**WRITTEN EXERCISE**
Copy out the data below verbatim.

**GIVEN INFORMATION**
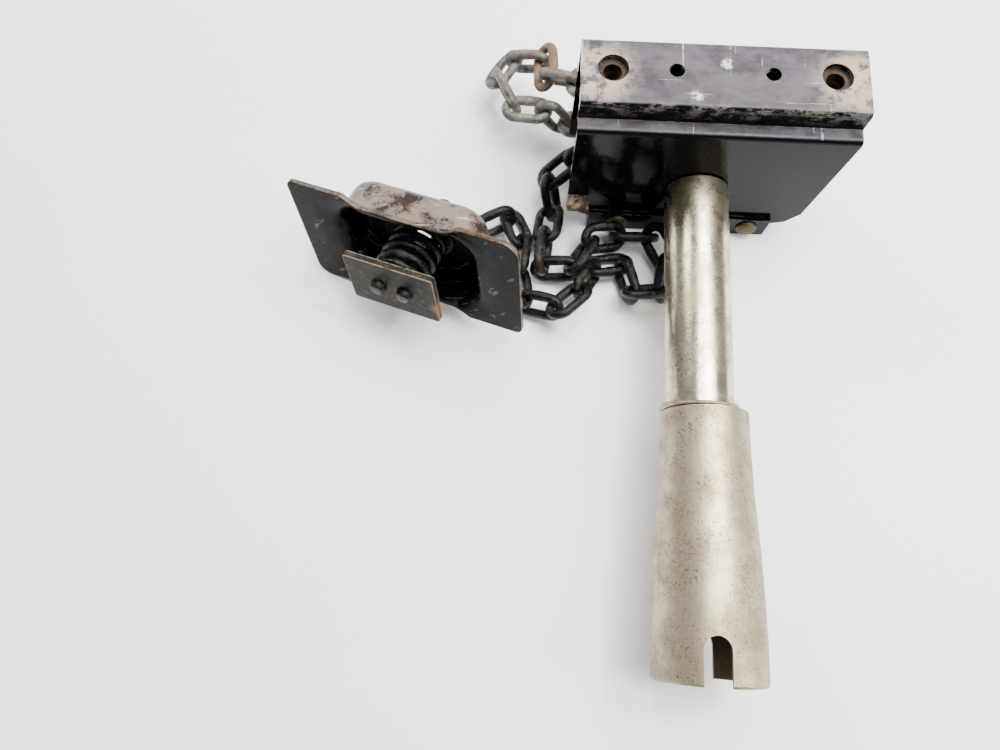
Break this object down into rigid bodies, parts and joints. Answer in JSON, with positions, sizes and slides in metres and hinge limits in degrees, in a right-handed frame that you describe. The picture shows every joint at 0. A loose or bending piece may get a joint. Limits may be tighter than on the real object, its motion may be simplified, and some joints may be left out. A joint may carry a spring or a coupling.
{
  "type": "spare wheel carrier winch",
  "caption": "Under-vehicle spare wheel winch: pressed bracket, plated drive tube with a flared slotted crank socket, load chain and a sprung wheel lift plate.",
  "frame": {"origin": "centre of the bolt hole row on the bracket's mounting face", "axes": "+Z out of the mounting face (up in the vehicle), +X across the bracket, -Y along the drive tube towards the crank socket"},
  "size_m": [0.2652, 0.3273, 0.098],
  "materials": {
    "black_paint": "gloss black paint, worn",
    "zinc_plate": "dull yellowish zinc plate",
    "bare_steel": "plain machined steel",
    "dull_socket": "weathered plated steel",
    "greased_chain": "black grease over steel",
    "dusty_chain": "dry pitted steel with road dust",
    "rust": "light orange rust",
    "rivet": "dull yellow passivated rivet",
    "bronze": "sintered bronze",
    "friction": "friction lining",
    "plate_steel": "black coating worn to brown"
  },
  "bodies": {
    "housing": {"bracket": "black_paint", "weld_nuts": "bare_steel", "back_cover": "black_paint", "cover_rivets": "rivet", "guide_tab": "black_paint", "front_bush": "bronze", "wave_spring": "bare_steel", "friction_disc": "friction", "rear_bush": "bronze", "gear_case": "black_paint", "ring_pins": "bare_steel", "case_cover": "black_paint", "cover_bush": "bronze", "case_screws": "bare_steel", "chain_stripper": "black_paint", "wheel_chain": "greased_chain", "tail_chain_upper": "dusty_chain", "rusty_link": "rust", "tail_chain_lower": "dusty_chain", "tail_pin": "bare_steel", "load_chain_a": "greased_chain", "load_chain_b": "greased_chain", "load_chain_c": "greased_chain"},
    "drive": {"drive_shaft": "bare_steel", "drive_tube": "zinc_plate", "weld_bead": "dull_socket", "crank_socket": "dull_socket", "shaft_clip": "bare_steel"},
    "planet": {"cycloid_disc": "bare_steel", "eccentric_bush": "bronze"},
    "wheel": {"chain_wheel": "bare_steel", "output_pins": "bare_steel"},
    "chain_run_1": {"load_chain_d": "greased_chain"},
    "chain_run_2": {"load_chain_e": "greased_chain"},
    "chain_run_3": {"load_chain_f": "greased_chain"},
    "last_link": {"load_chain_g": "greased_chain"},
    "stem": {"stem_staple": "greased_chain", "keeper_plate": "plate_steel"},
    "spring": {"lift_spring": "greased_chain"},
    "plate": {"lift_plate": "plate_steel", "spring_seat": "greased_chain"}
  },
  "joints": [
    {"name": "crank_turn", "type": "hinge", "parent": "housing", "child": "drive", "pos_m": [0, -0.1, -0.058], "axis": [0, 1, 0], "continuous": true},
    {"name": "planet_turn", "type": "hinge", "parent": "drive", "child": "planet", "pos_m": [0.0011, 0.0215, -0.058], "axis": [0, 1, 0], "continuous": true},
    {"name": "wheel_turn", "type": "hinge", "parent": "housing", "child": "wheel", "pos_m": [0, -0.006, -0.058], "axis": [0, 1, 0], "continuous": true},
    {"name": "chain_bend_1", "type": "hinge", "parent": "housing", "child": "chain_run_1", "pos_m": [-0.05715, -0.07557, -0.08286], "axis": [-0.3652, 0.446, 0.8172], "range_deg": [0, 15]},
    {"name": "chain_bend_2", "type": "hinge", "parent": "chain_run_1", "child": "chain_run_2", "pos_m": [-0.0883, -0.06502, -0.08592], "axis": [0.6958, 0.1964, 0.6909], "range_deg": [0, 20]},
    {"name": "chain_bend_3", "type": "hinge", "parent": "chain_run_2", "child": "chain_run_3", "pos_m": [-0.09848, -0.03126, -0.08844], "axis": [0.3803, -0.8469, 0.3718], "range_deg": [-12, 0]},
    {"name": "chain_bend_4", "type": "hinge", "parent": "chain_run_3", "child": "last_link", "pos_m": [-0.12673, -0.04277, -0.0744], "axis": [0.7299, -0.6479, 0.2178], "range_deg": [-10, 0]},
    {"name": "stem_swing", "type": "hinge", "parent": "last_link", "child": "stem", "pos_m": [-0.13044, -0.04329, -0.06352], "axis": [0.7299, -0.6479, 0.2178], "range_deg": [-10, 0]},
    {"name": "plate_swivel", "type": "hinge", "parent": "stem", "child": "spring", "pos_m": [-0.1428, -0.07305, -0.057], "axis": [-0.3318, -0.9217, 0.2011], "continuous": true},
    {"name": "plate_float", "type": "slide", "parent": "spring", "child": "plate", "axis": [-0.3318, -0.9217, 0.2011], "range_m": [0, 0.006], "stiffness_N_per_m": 2500, "springref_m": -0.004, "deforming": ["lift_spring"]}
  ],
  "couplings": [
    {"joint": "planet_turn", "follows": "crank_turn", "ratio": -1.0909},
    {"joint": "wheel_turn", "follows": "crank_turn", "ratio": -0.090909}
  ]
}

**RESPONSE TO THE TASK**
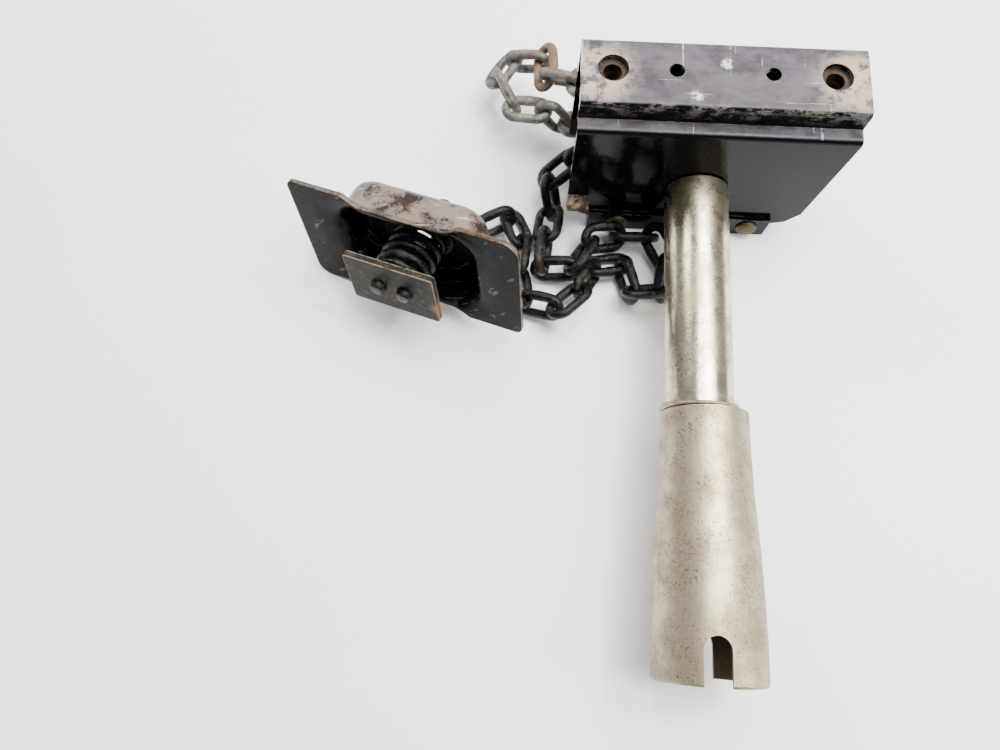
Break this object down into rigid bodies, parts and joints. Answer in JSON, with positions, sizes and slides in metres and hinge limits in degrees, in a right-handed frame that you describe. The picture shows every joint at 0. A loose or bending piece may get a joint. Limits may be tighter than on the real object, its motion may be simplified, and some joints may be left out. A joint may carry a spring or a coupling.
{
  "type": "spare wheel carrier winch",
  "caption": "Under-vehicle spare wheel winch: pressed bracket, plated drive tube with a flared slotted crank socket, load chain and a sprung wheel lift plate.",
  "frame": {"origin": "centre of the bolt hole row on the bracket's mounting face", "axes": "+Z out of the mounting face (up in the vehicle), +X across the bracket, -Y along the drive tube towards the crank socket"},
  "size_m": [0.2652, 0.3273, 0.098],
  "materials": {
    "black_paint": "gloss black paint, worn",
    "zinc_plate": "dull yellowish zinc plate",
    "bare_steel": "plain machined steel",
    "dull_socket": "weathered plated steel",
    "greased_chain": "black grease over steel",
    "dusty_chain": "dry pitted steel with road dust",
    "rust": "light orange rust",
    "rivet": "dull yellow passivated rivet",
    "bronze": "sintered bronze",
    "friction": "friction lining",
    "plate_steel": "black coating worn to brown"
  },
  "bodies": {
    "housing": {"bracket": "black_paint", "weld_nuts": "bare_steel", "back_cover": "black_paint", "cover_rivets": "rivet", "guide_tab": "black_paint", "front_bush": "bronze", "wave_spring": "bare_steel", "friction_disc": "friction", "rear_bush": "bronze", "gear_case": "black_paint", "ring_pins": "bare_steel", "case_cover": "black_paint", "cover_bush": "bronze", "case_screws": "bare_steel", "chain_stripper": "black_paint", "wheel_chain": "greased_chain", "tail_chain_upper": "dusty_chain", "rusty_link": "rust", "tail_chain_lower": "dusty_chain", "tail_pin": "bare_steel", "load_chain_a": "greased_chain", "load_chain_b": "greased_chain", "load_chain_c": "greased_chain"},
    "drive": {"drive_shaft": "bare_steel", "drive_tube": "zinc_plate", "weld_bead": "dull_socket", "crank_socket": "dull_socket", "shaft_clip": "bare_steel"},
    "planet": {"cycloid_disc": "bare_steel", "eccentric_bush": "bronze"},
    "wheel": {"chain_wheel": "bare_steel", "output_pins": "bare_steel"},
    "chain_run_1": {"load_chain_d": "greased_chain"},
    "chain_run_2": {"load_chain_e": "greased_chain"},
    "chain_run_3": {"load_chain_f": "greased_chain"},
    "last_link": {"load_chain_g": "greased_chain"},
    "stem": {"stem_staple": "greased_chain", "keeper_plate": "plate_steel"},
    "spring": {"lift_spring": "greased_chain"},
    "plate": {"lift_plate": "plate_steel", "spring_seat": "greased_chain"}
  },
  "joints": [
    {"name": "crank_turn", "type": "hinge", "parent": "housing", "child": "drive", "pos_m": [0, -0.1, -0.058], "axis": [0, 1, 0], "continuous": true},
    {"name": "planet_turn", "type": "hinge", "parent": "drive", "child": "planet", "pos_m": [0.0011, 0.0215, -0.058], "axis": [0, 1, 0], "continuous": true},
    {"name": "wheel_turn", "type": "hinge", "parent": "housing", "child": "wheel", "pos_m": [0, -0.006, -0.058], "axis": [0, 1, 0], "continuous": true},
    {"name": "chain_bend_1", "type": "hinge", "parent": "housing", "child": "chain_run_1", "pos_m": [-0.05715, -0.07557, -0.08286], "axis": [-0.3652, 0.446, 0.8172], "range_deg": [0, 15]},
    {"name": "chain_bend_2", "type": "hinge", "parent": "chain_run_1", "child": "chain_run_2", "pos_m": [-0.0883, -0.06502, -0.08592], "axis": [0.6958, 0.1964, 0.6909], "range_deg": [0, 20]},
    {"name": "chain_bend_3", "type": "hinge", "parent": "chain_run_2", "child": "chain_run_3", "pos_m": [-0.09848, -0.03126, -0.08844], "axis": [0.3803, -0.8469, 0.3718], "range_deg": [-12, 0]},
    {"name": "chain_bend_4", "type": "hinge", "parent": "chain_run_3", "child": "last_link", "pos_m": [-0.12673, -0.04277, -0.0744], "axis": [0.7299, -0.6479, 0.2178], "range_deg": [-10, 0]},
    {"name": "stem_swing", "type": "hinge", "parent": "last_link", "child": "stem", "pos_m": [-0.13044, -0.04329, -0.06352], "axis": [0.7299, -0.6479, 0.2178], "range_deg": [-10, 0]},
    {"name": "plate_swivel", "type": "hinge", "parent": "stem", "child": "spring", "pos_m": [-0.1428, -0.07305, -0.057], "axis": [-0.3318, -0.9217, 0.2011], "continuous": true},
    {"name": "plate_float", "type": "slide", "parent": "spring", "child": "plate", "axis": [-0.3318, -0.9217, 0.2011], "range_m": [0, 0.006], "stiffness_N_per_m": 2500, "springref_m": -0.004, "deforming": ["lift_spring"]}
  ],
  "couplings": [
    {"joint": "planet_turn", "follows": "crank_turn", "ratio": -1.0909},
    {"joint": "wheel_turn", "follows": "crank_turn", "ratio": -0.090909}
  ]
}